The more I cover deaths from conflicts and tragic happenings, the more I realize how hard it is. I hate human suffering. I abhor disasters. Extending a microphone to someone who has just lost a leg in an accident or lost a relative is somewhat the hardest thing to do in journalism.
Right now, the world is facing the COVID-19 pandemic. So many lives have been lost, and the death toll is rising globally. Journalists are reporting about death. We are fast getting used to a new way of life, what others are now calling the new normal, and journalists are found on the frontline.
Such moments are challenging and present a huge task. Everyone in the broadcasting business will tell you reporting about death is tough.
I have, however, listened to people who say journalists have a particular proclivity for negative news. That their world is abstract, and they lack the milk of human kindness. That is not true.
But let’s put this to bed – no matter how difficult it is, someone has to do it. Telling stories about life and death is a journalist’s work to do. It has something to do with creating human connections! It’s part of why journalists exist.
Ethiopian airline crash
I covered the March 2019 horrific Ethiopian air crash! The saddest story I have had to cover. The crash killed all the 157 people on board, just some six minutes after the plane took-off from Addis Ababa. This happened near a small town called Bishoftu, some 60 km South East of the capital.
I remember that Sunday morning quite vividly. My editor called just as I was about to leave the house for the office. By this time, the news had already started spreading; the world was mourning. She directed that I prepare my travel documents and depart the very day for Addis. There were no two ways about it- this was the biggest story of the day.
We arrived in Addis Ababa later that evening to a grieving welcoming right from the airport to the streets. Information about the cause of the air crash was coming out, albeit piecemeal, and everyone struggled to wrap their heads around the happenings.
We were among the first to arrive at the scene of the tragedy. It was terrifying to a degree. Absolute horror!
Here was a wide depression on a plateau with everything burnt down to ashes. Ethiopia was shaken to the core by the tragedy, and so was the world. The only things visible were small pieces of computer chips, books, clothes and parts of the plane, all strewn everywhere. Not a scintilla of the human body. Investigators were still combing the area at the time, as some families started arriving to witness the horror.
Our cameras were rolling. Our mics were getting ready. But here was the hardest test of them all-getting grieving families to speak to us. I have covered enough tragic events, but this one felt different. I was in a dilemma.
Where do you start?
Quite often, most journalists find themselves in such spots when covering moments of grief. So, where and how do you get started?
According to The Dart Center for Journalism and Trauma, how you conduct an interview can impact a subject’s frame of mind, since, in most cases, everything around them has changed dramatically.
Journalists have a high calling to measure how far they can go and make every effort to minimize harm to their subjects and themselves.
The Poynter Institute for Media Studies suggests that for starters, as a cardinal rule, journalists should speak to immediate family members. Not every source is credible; you want only the right people to speak.
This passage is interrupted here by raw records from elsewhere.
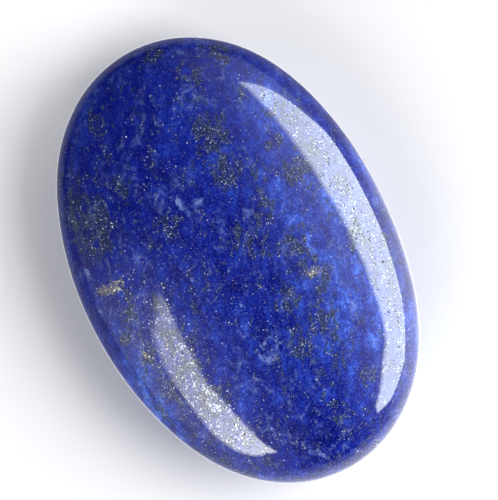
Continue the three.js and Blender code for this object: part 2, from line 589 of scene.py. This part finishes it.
def polished_lapis():
    material, shader = new_material("polished_lapis")
    start = Shade(material.node_tree)
    place = start.node("ShaderNodeTexCoord", out="Object").vector("DIVIDE", (MM, MM, MM))
    coarse = stirred(stirred(place, size=3.0, distance=0.9), size=0.9, distance=0.3)
    fine = stirred(place, size=0.35, distance=0.06)
    grained = along_grain(coarse)

    # Towards one end of the stone the blue is mottled more, and there is more pyrite and grit. That end is
    # the one the windows light most, so this is partly the stone's own and partly painted light.
    lively_and_lit = (place.part(0) + place.part(1) * 0.5).rise(-30, 14)
    mixture, haze = dark_mixture(coarse, grained)
    solid = solid_pyrite(place, coarse)
    dust = pyrite_dust(coarse, grained)
    flecks, tone_and_glint, tilt = pyrite_flecks(fine, mixture, haze, solid, dust, lively_and_lit)
    pits, glints = pits_and_glints(place, fine, grained, mixture, dust)

    # Over the blue come the dark mixture, the calcite, a fine pale grit and the pyrite, in turn. The
    # pyrite's brighter flecks are painted glints as well as its own colour.
    colour = lazurite_blue_and_light(coarse, fine, grained, lively_and_lit)
    broken = cloud(fine, size=0.40, detail=3, roughness=0.7).rise(0.36, 0.54) * 0.42 + 0.58
    colour = (mixture.at_least(haze) * broken).blend(colour, haze.blend(DARK_SLATE, GREEN_SLATE))
    colour = calcite(place, coarse, grained).blend(colour, PALE_CALCITE)
    grit = cloud(fine, size=0.22, detail=2, roughness=0.6) + mixture * 0.05 + lively_and_lit * 0.04
    colour = grit.rise(0.60, 0.76).blend(colour, mixture.blend(BLUE_GRIT, GREY_GRIT))
    colour = (solid * 0.65).blend(colour, PYRITE_MATRIX)
    golden = cloud(place, size=2.2, detail=3).rise(0.48, 0.60) * mixture * 0.4
    golden = golden.at_least(solid).at_least(haze * 0.5)
    fleck_colour_and_glint = golden.blend(tone_and_glint.ramp(SILVERY_PYRITE_AND_GLINT), tone_and_glint.ramp(GOLDEN_PYRITE_AND_GLINT))
    colour = flecks.blend(colour, fleck_colour_and_glint)

    # The polish is glossy all over, and a little duller at flecks, pits and faint smears.
    height = tilt - pits * PIT_DEPTH
    bump = start.node("ShaderNodeBump", None, {"Strength": 1.0, "Distance": MM, "Height": height})
    smears = cloud(place, size=6, detail=4)
    roughness = 0.05 + mixture * 0.04 + flecks * 0.06 + pits * 0.2 + smears * 0.04
    feed(shader, Base_Color=colour, Metallic=flecks * PYRITE_METALNESS, Roughness=roughness)
    feed(shader, Normal=bump, IOR=STONE_IOR)
    feed(shader, Coat_Weight=glints, Coat_Roughness=GLINT_ROUGHNESS, Coat_IOR=GLINT_IOR)
    return material


# The stage

# Half the side of the square floor, in metres. The backdrop stands just inside its edges.
STUDIO_HALF = 3.0
BACKDROP_RADIUS = 0.98 * STUDIO_HALF
BLACK = (0, 0, 0, 1)

# The two windows that the polish mirrors, as upright panels at this distance on either side of the
# stone. Their corners are (x, z) in metres: along the soft edge, and then round the rest.
WINDOW_DISTANCE = 1.0
WINDOW_STRENGTH = 10.8
SOFT_EDGE_INSIDE = 0.07
SOFT_EDGE_OUTSIDE = 0.12
BRIGHT_WINDOW_COLOUR = (0.92, 1.0, 0.94, 1)
BRIGHT_WINDOW_TOP = [
    (-1.13, 1.05), (-0.25, 1.00), (0.36, 0.77), (0.50, 0.75), (0.62, 0.81), (0.80, 0.92), (1.80, 0.95),
]
BRIGHT_WINDOW_REST = [(1.90, 0.65), (1.40, 0.20), (0.80, 0.03), (0.70, 0.00), (-0.30, 0.00)]
LESSER_WINDOW_COLOUR = (0.98, 1.0, 0.96, 1)
LESSER_WINDOW_FOOT = [(-0.10, 1.10), (0.00, 0.88), (0.45, 0.46), (0.72, 0.38), (0.95, 0.50), (1.10, 0.66)]
LESSER_WINDOW_REST = [(1.45, 1.08), (0.95, 1.28), (0.50, 1.55), (0.25, 1.47), (-0.25, 1.80)]

# The ground that the polish mirrors is a sheet just above the floor.
GROUND_GLOW_HEIGHT = 0.3 * MM
GROUND_GLOW_COLOUR = (0.97, 0.99, 1.0, 1)
GROUND_GLOW_STRENGTH = 3.6

# Two wide lamps that don't show in the polish: name, place in metres and power in watts.
LAMP_WIDTH = 0.9
LAMPS = [("window_side_lamp", (0.55, 0.8, 0.9), 16), ("far_side_lamp", (0.7, -0.8, 0.7), 8.5)]

# The light that comes from all round.
STUDIO_COLOUR = (0.96, 0.98, 1.0, 1)


def pale_floor_finish():
    material, shader = new_material("pale_floor")
    feed(shader, Base_Color=(0.86, 0.86, 0.865, 1), Roughness=0.6, Specular_IOR_Level=0.0)
    return material


def give_light(shader, colour, strength):
    """Makes the shader give light and mirror nothing."""
    feed(shader, Base_Color=BLACK, Specular_IOR_Level=0.0)
    feed(shader, Emission_Color=colour, Emission_Strength=strength)


def backdrop_finish():
    material, shader = new_material("pale_backdrop")
    give_light(shader, colour=(0.96, 0.97, 1.0, 1), strength=0.8)
    return material


def window_finish(name, colour, dimmest, dim_end, bright_end):
    """A window's light. It rises from the dimmest share of its strength at the dim end's x to the
    whole at the bright end's, and fades at the window's soft edge."""
    material, shader = new_material(name)
    start = Shade(material.node_tree)
    x = start.node("ShaderNodeTexCoord", out="Object").part(0)
    along = x.rise(dim_end, bright_end) * (1 - dimmest) + dimmest
    fade = start.node("ShaderNodeAttribute", {"attribute_name": "fade"}, out="Fac")
    give_light(shader, (along * fade).blend(BLACK, colour), WINDOW_STRENGTH)
    return material


def ground_glow_finish():
    """The ground's light: dark at one end, brightest on the bright window's side, and never dark close
    to the stone."""
    material, shader = new_material("ground_glow")
    place = Shade(material.node_tree).node("ShaderNodeTexCoord", out="Object")
    direction = place.vector("NORMALIZE")

    def towards(degrees):
        """1 in this direction from X, seen from above, and -1 in the opposite one."""
        axis = (math.cos(math.radians(degrees)), math.sin(math.radians(degrees)), 0)
        return direction.vector("DOT_PRODUCT", axis, "Value")

    # The reach is 1 at an oval as long and as wide as the stone.
    reach = place.vector("DIVIDE", (SIZE.x / 2, SIZE.y / 2, 1)).vector("LENGTH", out="Value")
    far = towards(15).rise(-1.0, 0.5) * 0.20 + towards(62).rise(0.78, 1.0) * 0.55
    close = towards(60).rise(-0.6, 1.0) * towards(-10).rise(-0.9, 0.3) * 0.56 + 0.09
    closeness = reach.rise(3.0, 1.4)
    at_the_stone = reach.rise(1.30, 1.10) * 0.45
    level = (far + (close - far) * closeness).at_least(at_the_stone)
    give_light(shader, level.blend(BLACK, GROUND_GLOW_COLOUR), GROUND_GLOW_STRENGTH)
    return material


def show_only_in_polish(panel):
    panel.visible_camera = False
    panel.visible_diffuse = False
    panel.visible_shadow = False


def add_stage_plane(name, size, height, finish):
    bpy.ops.object.select_all(action="DESELECT")
    bpy.ops.mesh.primitive_plane_add(size=size, location=(0, 0, height))
    plane = bpy.context.active_object
    plane.name = name
    plane.data.materials.append(finish)
    return plane


def add_backdrop():
    """A pale wall round the floor, for views from low down. It lights nothing."""
    bpy.ops.object.select_all(action="DESELECT")
    bpy.ops.mesh.primitive_cylinder_add(
        vertices=64, radius=BACKDROP_RADIUS, depth=2 * STUDIO_HALF, end_fill_type="NOTHING",
    )
    wall = bpy.context.active_object
    wall.name = "backdrop"
    wall.data.materials.append(backdrop_finish())
    wall.visible_diffuse = False
    wall.visible_glossy = False
    wall.visible_shadow = False


def add_window(name, soft_edge, rest, side, outwards, finish):
    """An upright panel that shows in the polish, but doesn't light anything. side is 1 towards +Y and
    -1 towards -Y. outwards is 1 where its soft edge is the upper one and -1 where it is the lower one."""
    y = side * WINDOW_DISTANCE
    inner = [(x, y, z - outwards * SOFT_EDGE_INSIDE) for x, z in soft_edge]
    outer = [(x, y, z + outwards * SOFT_EDGE_OUTSIDE) for x, z in soft_edge]
    full = inner + [(x, y, z) for x, z in rest]
    faces = [list(range(len(full)))]
    for i in range(len(soft_edge) - 1):
        faces.append([i, i + 1, len(full) + i + 1, len(full) + i])
    mesh = bpy.data.meshes.new(name)
    mesh.from_pydata(full + outer, [], faces)
    fade = mesh.attributes.new("fade", "FLOAT", "POINT")
    for i in range(len(full)):
        fade.data[i].value = 1.0
    panel = bpy.data.objects.new(name, mesh)
    panel.data.materials.append(finish)
    show_only_in_polish(panel)
    bpy.context.scene.collection.objects.link(panel)


def add_soft_lamp(name, place, power):
    """A wide lamp aimed at the stone."""
    data = bpy.data.lights.new(name, "AREA")
    data.size = LAMP_WIDTH
    data.energy = power
    lamp = bpy.data.objects.new(name, data)
    lamp.location = place
    lamp.rotation_euler = (MIDDLE - Vector(place)).to_track_quat("-Z", "Y").to_euler()
    lamp.visible_glossy = False
    bpy.context.scene.collection.objects.link(lamp)


def light_studio():
    """Light from all round: hardly any beyond the stone's ends, and the most over and beside the bright
    window."""
    world = bpy.data.worlds.new("studio")
    bpy.context.scene.world = world
    world.use_nodes = True
    start = Shade(world.node_tree)
    direction = start.node("ShaderNodeTexCoord", out="Generated")
    x = direction.part(0)
    y = direction.part(1)
    height = direction.part(2).at_least(0)
    bright_side = y.at_least(0) * y
    lesser_side = (0 - y).at_least(0) * (0 - y)
    bright_low = bright_side * (x.at_least(0) * 1.5 + 1.1)
    lesser_low = lesser_side * (x * 0.9 + 0.75).at_least(0)
    low = (1 - height) * (1 - height) * (bright_low + lesser_low)
    over_windows = height * (bright_side * 4.2 + lesser_side * x.rise(-0.35, 0.0) * 2.3)
    strength = height * 0.035 + 0.005 + low + over_windows
    background = world.node_tree.nodes["Background"]
    background.inputs["Color"].default_value = STUDIO_COLOUR
    world.node_tree.links.new(strength.output, background.inputs["Strength"])


# The scene

add_camera()
stone = model_stone()
stone.data.materials.clear()
stone.data.materials.append(polished_lapis())
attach(stone, "root")
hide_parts("palm_stone")

add_stage_plane("floor", 2 * STUDIO_HALF, 0, pale_floor_finish())
ground_glow = add_stage_plane("ground_glow", 2 * WINDOW_DISTANCE, GROUND_GLOW_HEIGHT, ground_glow_finish())
show_only_in_polish(ground_glow)
add_backdrop()
bright_light = window_finish(
    "bright_window", BRIGHT_WINDOW_COLOUR, dimmest=0.66, dim_end=-0.9, bright_end=0.0,
)
add_window("bright_window", BRIGHT_WINDOW_TOP, BRIGHT_WINDOW_REST, side=1, outwards=1, finish=bright_light)
lesser_light = window_finish(
    "lesser_window", LESSER_WINDOW_COLOUR, dimmest=0.42, dim_end=-0.1, bright_end=1.2,
)
add_window(
    "lesser_window", LESSER_WINDOW_FOOT, LESSER_WINDOW_REST, side=-1, outwards=-1, finish=lesser_light,
)
for name, place, power in LAMPS:
    add_soft_lamp(name, place, power)
light_studio()
bpy.context.scene.view_settings.view_transform = "Standard"
bpy.context.scene.view_settings.look = "None"
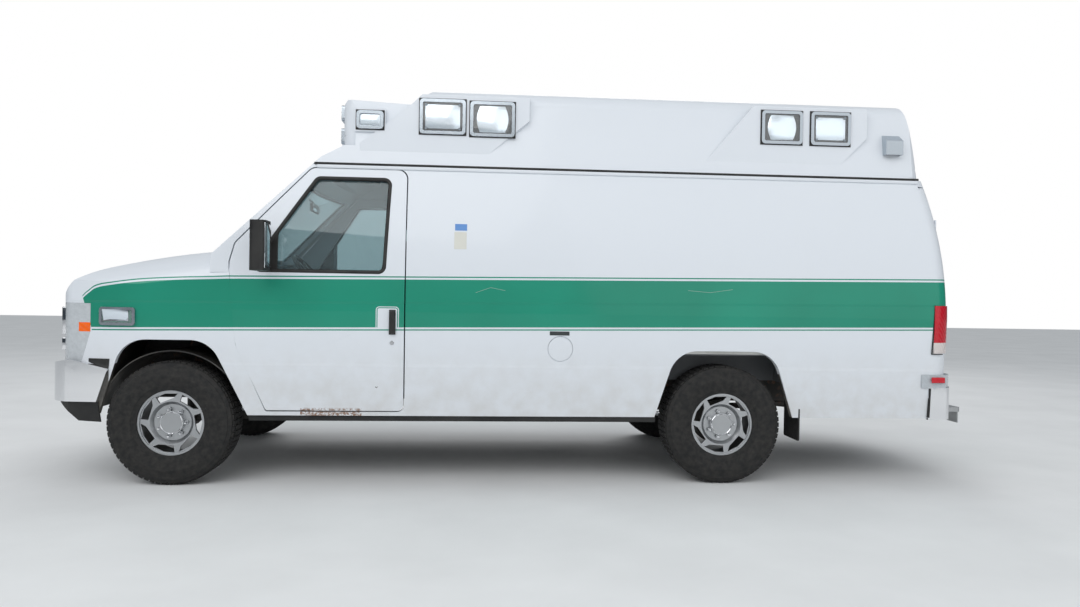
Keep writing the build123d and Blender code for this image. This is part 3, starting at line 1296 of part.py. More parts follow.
# Cab seats
SEAT_Y = 580
SEAT_HALF = 235
HEADREST_POST_X = 600
SEAT_FRONT_X = 760
seat_side = [(0, 940), (0, 1040), (430, 1030), (560, 1610), (650, 1600), (560, 940)]
pedestal = [(60, FLOOR_TOP_Z), (90, 940), (430, 940), (460, FLOOR_TOP_Z)]
rest_side = [(556, 1640), (570, 1820), (640, 1820), (650, 1640)]
with BuildPart() as cab_seats:
    for sign in (-1, 1):
        inner, outer = sorted((sign * (SEAT_Y - SEAT_HALF), sign * (SEAT_Y + SEAT_HALF)))
        add(side_prism([(ax(SEAT_FRONT_X + x), z) for x, z in seat_side], inner, outer, 45))
        add(side_prism([(ax(SEAT_FRONT_X + x), z) for x, z in pedestal], inner + 40, outer - 40))
        headrest = [(ax(SEAT_FRONT_X + x), z) for x, z in rest_side]
        add(side_prism(headrest, sign * SEAT_Y - 130, sign * SEAT_Y + 130, 30))
        post_x = ax(SEAT_FRONT_X + HEADREST_POST_X)
        add(block(post_x, post_x + 16, sign * SEAT_Y - 60, sign * SEAT_Y + 60, 1560, 1660))
save(cab_seats, "cab_seats")

# Partition behind the seats, with its doorway
PARTITION_X = 1450
PARTITION_THICK = 24
DOORWAY_HALF = 280
DOORWAY_TOP_Z = 1940
with BuildPart() as partition:
    add(block(ax(PARTITION_X), ax(PARTITION_X + PARTITION_THICK), -1100, 1100, FLOOR_TOP_Z, GUTTER_Z))
    add(inner_cabin, mode=Mode.INTERSECT)
    add(
        block(ax(PARTITION_X - 5), ax(PARTITION_X + 40), -DOORWAY_HALF, DOORWAY_HALF, 600, DOORWAY_TOP_Z),
        mode=Mode.SUBTRACT,
    )

# Equipment cabinets down the driver's side, with sunk sliding doors
CABINET_REAR_X = 4560
CABINET_FACE_Y = -500
CABINET_TOP_Z = 1980
CABINET_SHEET = 18
CABINET_RECESS = 15
CABINET_BAYS = 5
CABINET_SHELVES = 3
cabinet_low_x = ax(PARTITION_X + PARTITION_THICK)
bay = (ax(CABINET_REAR_X) - cabinet_low_x - CABINET_SHEET) / CABINET_BAYS
tier = (CABINET_TOP_Z - FLOOR_TOP_Z - CABINET_SHEET) / CABINET_SHELVES
wheel_box_left = block(rx(-BOX_HALF_LENGTH), rx(BOX_HALF_LENGTH), -1100, -BOX_INNER_Y, 600, BOX_TOP_Z)
with BuildPart() as cabinet_wall:
    add(block(cabinet_low_x, ax(CABINET_REAR_X), -1100, CABINET_FACE_Y, FLOOR_TOP_Z, CABINET_TOP_Z))
    add(inner_cabin, mode=Mode.INTERSECT)
    add(partition.part)
    add(wheel_box_left, mode=Mode.SUBTRACT)
    for column_index in range(CABINET_BAYS):
        for row_index in range(1, CABINET_SHELVES):
            bay_x = cabinet_low_x + CABINET_SHEET + column_index * bay
            tier_z = FLOOR_TOP_Z + CABINET_SHEET + row_index * tier
            add(
                block(
                    bay_x,
                    bay_x + bay - CABINET_SHEET,
                    CABINET_FACE_Y - CABINET_RECESS,
                    CABINET_FACE_Y + 5,
                    tier_z,
                    tier_z + tier - CABINET_SHEET,
                ),
                mode=Mode.SUBTRACT,
            )
save(cabinet_wall, "cabinet_wall")

# Squad bench on the passenger side, with its cushions
BENCH_FRONT_X = 2760
BENCH_REAR_X = 4640
BENCH_FACE_Y = 420
BENCH_TOP_Z = 1090
CUSHION_HIGH = 80
CUSHION_GAP = 4
with BuildPart() as squad_bench:
    add(block(ax(BENCH_FRONT_X), ax(BENCH_REAR_X), BENCH_FACE_Y, 1100, FLOOR_TOP_Z, BENCH_TOP_Z))
    add(wheel_box_left.mirror(Plane.XZ), mode=Mode.SUBTRACT)
    add(inner_cabin, mode=Mode.INTERSECT)
save(squad_bench, "squad_bench")
with BuildPart() as bench_cushions:
    cushion = (BENCH_REAR_X - BENCH_FRONT_X) / 3
    for seat_index in range(3):
        low_x = ax(BENCH_FRONT_X + seat_index * cushion)
        high_x = low_x + cushion - CUSHION_GAP
        cushion_top_z = BENCH_TOP_Z + CUSHION_HIGH
        add(block(low_x + CUSHION_GAP, high_x, BENCH_FACE_Y - 10, 915, BENCH_TOP_Z, cushion_top_z))
    fillet(bench_cushions.edges().filter_by(Axis.X), radius=20)
save(bench_cushions, "bench_cushions")

# Parking-brake cable, sagging between the rail's clip and the rear axle
CABLE_RADIUS = 7
cable_points = [
    (ax(2190), -455, RAIL_BOTTOM_Z - SEAT_GAP),
    (ax(2190), -455, 440),
    (ax(2300), -470, 395),
    (ax(2440), -500, 372),
    (ax(2590), -520, 366),
    (ax(2740), -540, 372),
    (ax(2880), -560, 388),
    (ax(3000), -575, 412),
    (ax(3060), -580, 470),
    (ax(3060), -580, FLOOR_BOTTOM_Z),
]
cable_runs = [Vector(*b) - Vector(*a) for a, b in zip(cable_points, cable_points[1:])]
cable_radii = []
for before, after in zip(cable_runs, cable_runs[1:]):
    turn = radians(before.get_angle(after))
    cable_radii.append(0.45 * min(before.length, after.length) / tan(turn / 2))
with BuildPart() as brake_cable:
    with BuildLine() as route:
        FilletPolyline(*cable_points, radius=cable_radii)
    with BuildSketch(Plane(origin=route.line @ 0, z_dir=route.line % 0)):
        Circle(CABLE_RADIUS)
    sweep(path=route.line)
save(brake_cable, "brake_cable")
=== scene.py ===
from math import cos, pi, radians, sin, sqrt

import bpy
from mathutils import Euler, Matrix, Vector


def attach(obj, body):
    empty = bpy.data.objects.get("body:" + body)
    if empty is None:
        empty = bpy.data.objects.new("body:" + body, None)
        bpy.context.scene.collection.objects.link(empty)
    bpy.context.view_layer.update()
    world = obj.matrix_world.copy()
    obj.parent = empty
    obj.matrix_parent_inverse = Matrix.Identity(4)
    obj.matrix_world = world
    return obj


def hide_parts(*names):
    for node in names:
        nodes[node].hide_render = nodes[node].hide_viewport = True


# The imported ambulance: metres, +X to the rear, -Y the driver's side, +Z up
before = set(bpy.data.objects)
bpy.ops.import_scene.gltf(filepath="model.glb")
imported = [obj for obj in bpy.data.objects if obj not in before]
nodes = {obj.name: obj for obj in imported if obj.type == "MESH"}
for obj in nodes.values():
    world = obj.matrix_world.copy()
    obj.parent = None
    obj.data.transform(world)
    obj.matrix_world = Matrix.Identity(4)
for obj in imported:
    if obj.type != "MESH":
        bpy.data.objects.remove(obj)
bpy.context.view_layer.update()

FRONT_AXLE = -2.244
REAR_AXLE = 1.261
AXLE_HIGH = 0.387
TAIL = 2.800
# The side is widest at the belt, and draws in to the sill below it and to the gutter above
BELT_Z, BELT_HALF = 1.1, 1.008
SILL_DROP, SILL_TUCK = 0.645, 0.023
GUTTER_RISE, GUTTER_TUCK = 0.935, 0.103


def ax(x):
    """A station in millimetres rearward of the front axle, in metres of the shared frame."""
    return FRONT_AXLE + x / 1000


def half_width(z):
    """The body's half width at a height, from sill to gutter, in metres."""
    if z < BELT_Z:
        return BELT_HALF - SILL_TUCK * (BELT_Z - z) / SILL_DROP
    radius = (GUTTER_RISE ** 2 + GUTTER_TUCK ** 2) / (2 * GUTTER_TUCK)
    return BELT_HALF - radius + sqrt(radius ** 2 - (z - BELT_Z) ** 2)


# Camera: it stands beside the driver's door and looks level, turned a little to the rear
camera = bpy.data.objects.new("camera", bpy.data.cameras.new("camera"))
bpy.context.scene.collection.objects.link(camera)
camera.data.sensor_width = 36.0
camera.data.lens = 26.9
camera.data.clip_end = 200.0
YAW, PITCH, ROLL = radians(-4.41), radians(-0.59), radians(0.93)
stand = Matrix.Translation((-0.353, -6.142, 1.219))
turn = Euler((radians(90) + PITCH, 0, YAW)).to_matrix().to_4x4()
camera.matrix_world = stand @ turn @ Matrix.Rotation(ROLL, 4, "Z")
bpy.context.scene.camera = camera
bpy.context.scene.view_settings.view_transform = "Standard"


# Materials
def dress(obj, finish):
    """Gives an object one finish in place of its own."""
    obj.data.materials.clear()
    obj.data.materials.append(finish)


def linear(code):
    """An sRGB hex colour as the linear colour that a shader takes."""
    parts = [int(code[i:i + 2], 16) / 255 for i in (1, 3, 5)]
    return [c / 12.92 if c <= 0.04045 else ((c + 0.055) / 1.055) ** 2.4 for c in parts] + [1.0]


def add_node(tree, kind, inputs=None, settings=None):
    """Adds a node, sets its properties, and fills its inputs with values or links."""
    made = tree.nodes.new("ShaderNode" + kind)
    for key, value in (settings or {}).items():
        setattr(made, key, value)
    for key, value in (inputs or {}).items():
        if isinstance(value, bpy.types.NodeSocket):
            tree.links.new(value, made.inputs[key])
        else:
            made.inputs[key].default_value = value
    return made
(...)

Be polite and empathetic. Do not pressure your subjects to remember everything during the interview; they could be dealing with memory loss. This is quite common in such moments.
If you are arriving at an active scene, make sure your subject doesn’t need medical attention. Before jumping into questions, first, ask if they need any medical attention and inform them of the ways they can get this attention.
Reporting about death is a hard necessity for journalists. Some psychologists say that journalism plays an important role in mourning and the search for answers, especially in mysterious deaths.
Do some research beforehand. You don’t want to start an interview with awkwardness just because you cannot picture what to ask next. Find invaluable information about the deceased’s birthplace, where they schooled, when they graduated, and suchlike.
Allow the interviewee to take some control in the process. Usually, this is not the practice, but it goes a long way. You might want to allow them to tell you when to stop or take a break.
Also, do not lift pictures of the deceased online, but if you must, get approval from the immediate family. It is courteous and ethical.
Talking about death is uncomfortable. Reporting about death is even more so.
The Poynter Institute advises journalists not to bottle up their feelings. Covering a traumatic event can affect you, too. Be sure to find ways to talk about the experience with your friends, family, or editor. At this point, a listening ear could make all the difference.